Alexander Horne, visiting professor at Durham University and an ex-Whitehall lawyer, agreed that the “low-hanging fruit” is now gone and said the departmental merger therefore “makes sense.”
Farewell to boosterism
Sunak’s political opponents see the shake-up as a clear downgrading of the trade agenda, though that was vociferously denied by Sunak’s official spokesman on Tuesday. He said it was simply “a recognition that business and trade naturally go together.”
But what is clear is that Sunak sees a very different role for trade policy in his government. With less than than two years before the next general election, there is little parliamentary time to push through new trade deals, and the government’s focus is now largely on domestic policy.
Badenoch is therefore expected to focus on increasing British market access overseas by unlocking trade treaties in areas including digital and financial services. The business and trade secretary said in a speech last month that one of her top priorities would be to “make the U.K. the undisputed top investment destination in Europe.”
Marco Forgione, director general of the Institute of Export & International Trade, said Tuesday’s Whitehall shake-up could help achieve that goal, describing the merger as “an opportunity to better integrate exports within the wider U.K. growth strategy.”
“There needs to be a focus on doing what is best to stimulate growth through international trade,” he argued.
Departmental mergers may sound overly-technical to some in Westminster — and it’s a charge frequently leveled at a PM widely viewed as a technocrat. But they symbolize one of the core differences between Sunak and the gung-ho Johnson.

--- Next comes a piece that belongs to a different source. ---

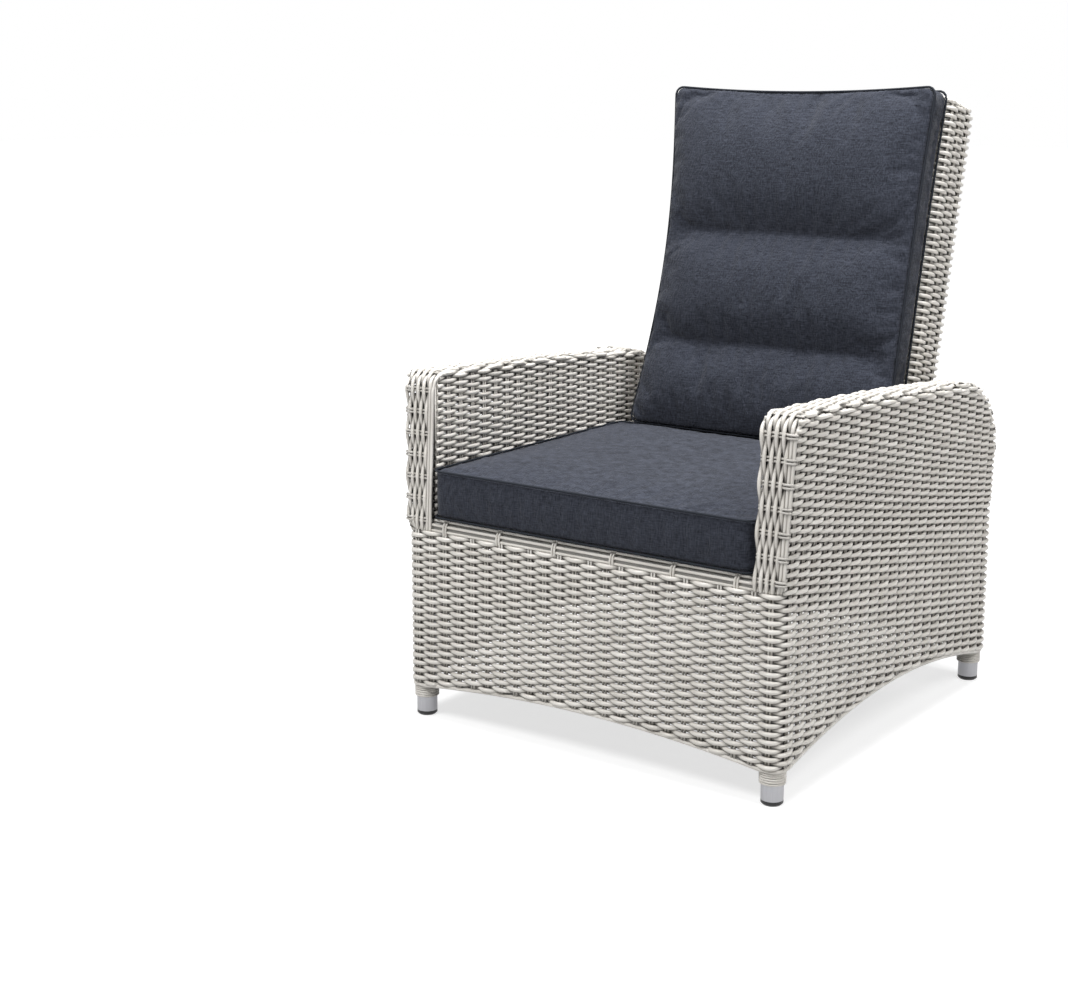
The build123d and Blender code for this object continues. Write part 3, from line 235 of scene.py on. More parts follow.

Johnson was never more comfortable than giving a tub-thumping speech to sell Britain as a buccaneering wellspring of genius. Sunak appears more likely to submerge himself in the detail of global trade and investment patterns.
With his shuffle of the government machinery, the prime minister will be hoping to put the Johnson era of bluster and boosterism behind him, and promote a very different vision of Britain around the world.